I can't believe Sony really thought (and still thinks!) that this would go over well.

Update: You can use this link to get a patch to uninstall the spyware. I think it will fix the problem, but I don't really trust Sony anymore, so we'll see.

Friday, November 11, 2005

My 2 cents

Well, more like half a cent and request for your more informed 2 cents. This whole Google Print case hinges on Google copying copyrighted works. But they're only copying them to the extent that a program pulls out some relevant excerpts so that they can index the books. Libraries do the same thing with card catalogs, but it isn't done by a program but by hand. So the issue seems to be that the case is purely about a technicality and that the AAP is missing the intent of the law. Am I right, or am I misunderstanding this?

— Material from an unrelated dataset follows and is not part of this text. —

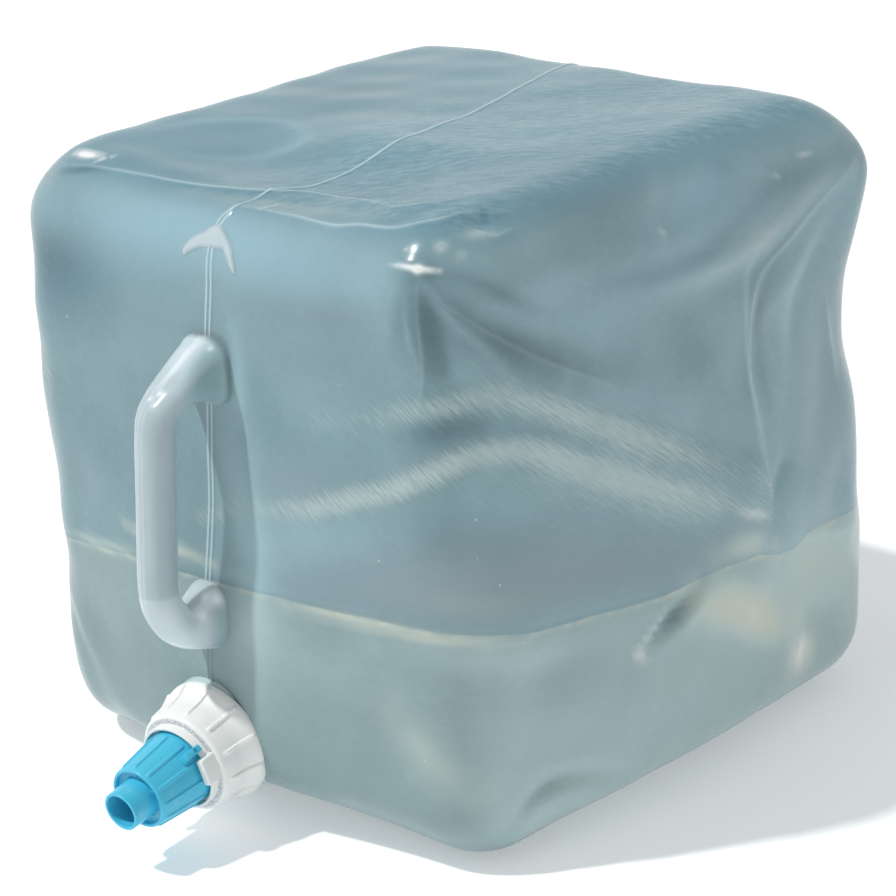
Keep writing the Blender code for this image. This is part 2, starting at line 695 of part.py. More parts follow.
def nozzle_o_ring(axis):
    outline = []
    centre = INNER_TUBE_RADIUS - RING_GROOVE_DEPTH + PART_GAP / 2 + RING_SECTION
    for step in range(RING_SECTION_STEPS):
        angle = -2 * math.pi * step / RING_SECTION_STEPS
        outline.append((centre + RING_SECTION * math.cos(angle),
                        RING_PLACE + RING_SECTION * math.sin(angle)))
    turned("nozzle_o_ring", outline, seal_finish, axis)


# The carrier

def bag_core():
    # The whole bag with a gap round it, which trims what is fixed to the front panel.
    def build(bm):
        cube_skin(bm)
        to_bag_surface(bm, PART_GAP)

    return mesh_object("bag_core", build)


def build_carrier():
    core = bag_core()
    handle_bore = carry_handle(core)
    axis = closure_frame()
    mouth_outline = ring_outline(0, BORE_RADIUS, -SHOULDER_LENGTH, NECK_LIP)
    mouth = turned("neck_mouth", mouth_outline, parent=axis)
    front = end_panel("front_panel", -1)
    boolean(front, handle_bore, 'DIFFERENCE')
    boolean(front, mouth, 'DIFFERENCE')
    end_panel("back_panel", 1)
    fold_panel("base_panel", 2, -1)
    fold_panel("top_panel", 2, 1)
    fold_panel("left_panel", 0, -1)
    fold_panel("right_panel", 0, 1)
    pinch_off_tab()
    threaded_neck(axis, core)
    screw_cap(axis)
    cap_gasket(axis)
    valve_stem(axis)
    seat_washer(axis)
    spigot_nozzle(axis)
    nozzle_o_ring(axis)


clear_scene()
parts = collection("water_carrier")
tools = collection("cutters")
film_finish = material("film", (0.46, 0.58, 0.62), 0.25, 0.55)
handle_finish = material("thick_film", (0.72, 0.78, 0.80), 0.30, 0.80)
cap_finish = material("white_cap", (0.88, 0.89, 0.88), 0.40)
nozzle_finish = material("blue_nozzle", (0.02, 0.42, 0.68), 0.30)
seal_finish = material("seal", (0.10, 0.10, 0.11), 0.80)
build_carrier()
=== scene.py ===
# The looks of the water carrier: a soft film bag a third full of water, its carry handle,
# the white screw cap and the blue twist nozzle, in daylight from the front left.

import json
import math
from types import SimpleNamespace

import bmesh
import bpy
import numpy as np
from mathutils import Matrix, Vector
from mathutils.kdtree import KDTree


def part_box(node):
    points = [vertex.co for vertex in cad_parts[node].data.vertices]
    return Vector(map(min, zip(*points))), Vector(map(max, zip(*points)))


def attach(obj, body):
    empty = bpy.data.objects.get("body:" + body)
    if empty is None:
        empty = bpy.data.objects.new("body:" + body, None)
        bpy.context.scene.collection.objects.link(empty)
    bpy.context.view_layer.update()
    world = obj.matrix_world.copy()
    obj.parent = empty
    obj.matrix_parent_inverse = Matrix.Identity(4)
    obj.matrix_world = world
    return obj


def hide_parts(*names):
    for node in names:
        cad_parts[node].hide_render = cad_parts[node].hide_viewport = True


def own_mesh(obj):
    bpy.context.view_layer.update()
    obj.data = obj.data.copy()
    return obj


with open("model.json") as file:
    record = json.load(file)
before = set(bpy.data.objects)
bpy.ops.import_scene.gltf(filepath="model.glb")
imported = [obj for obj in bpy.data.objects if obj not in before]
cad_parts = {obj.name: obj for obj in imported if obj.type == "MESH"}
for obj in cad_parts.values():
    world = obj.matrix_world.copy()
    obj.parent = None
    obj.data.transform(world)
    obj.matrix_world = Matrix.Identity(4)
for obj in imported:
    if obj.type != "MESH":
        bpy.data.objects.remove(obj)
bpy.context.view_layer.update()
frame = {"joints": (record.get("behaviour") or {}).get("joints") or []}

bagSize = {
    "width": 0.285,  # flat sides, before the water pushes them out
    "depth": 0.282,
    "height": 0.285,
    "edgeRadius": 0.036,
    "swell": 0.018,
    "swellLow": 0.25,  # share of the height where a side stands out most
    "swellSharp": 2.6,
    "dip": 0.009,  # gutter behind the front edge of the top
    "dipSpan": 0.060,
    "dipBehindEdge": 0.012,
    "neckHole": 0.0207,
    "cells": 92,  # along each edge of the film's mesh, and of the water's
    "coarseCells": 60,
    "splitNear": (0.008, 0.0042),  # cells this near to a line or the neck are split, twice over
    "waves": ((0.110, 0.0006), (0.070, 0.0004), (0.046, 0.0003), (0.030, 0.0002)),  # length, height
}
bagHalf = np.array([bagSize["width"], bagSize["depth"], bagSize["height"]]) / 2
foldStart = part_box("left_panel")[0].y  # the sides fold between these two places
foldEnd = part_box("left_panel")[1].y
joints = {joint["name"]: joint for joint in frame["joints"]}
closureAxis = Vector(joints["cap_turn"]["axis"]).normalized()
closureAt = Vector(joints["cap_turn"]["pos_m"])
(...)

Thursday, November 10, 2005

Fuck yeah!

What oil execs should have said to Congress. Suweet. (via Balko)

Sunday night

If you're in the Boston-area, hit Harper's Ferry in Allston Sunday night. There's a concert there raising money for Operation Home Delivery, which is a project run by Habitat for Humanity dedicated to helping Katrina victims. I don't know most of the bands, but the ones I do are good, it's just $10 to get in, and you can win stuff.

I feel fine

Cowen points us to some Doomsday links, including this takedown of it. I think this idea is all a bunch of hooey, that is to say bullshit. The universe doesn't work this way, there is no set number of people who will ever live, so using this kind of Bayesian reasoning is like using a ruler to weigh yourself. Alternatively, the universe does work like this, so there is nothing we can do about it, we can't even choose to try to do anything about it, so whatever. Also, why would the end of humanity mean 'Doom'? That's a loaded word to use; humanity could end because we evolve so much that our descendents 1000 years in the future are a different species than we are. Or because the Flying Spaghetti Monster takes us all to Heaven. Read the links to learn some things about Bayesian reasoning, but you should look on the Doomsday Argument as the joke it is.

Friday, November 04, 2005


Some interesting posts on steroids and baseball. Perhaps it's not the issue most of us think it is. Palmeiro is still an idiot for taking the stuff when he knew that he'd be tested for them and then suspended, but I like to hear informed contrarian takes like De Vany's.


Defending the defenders of the free market from a supposed heavyweight.

Where do gay people come from?

You'll be surprised at the answer Volokh has uncovered.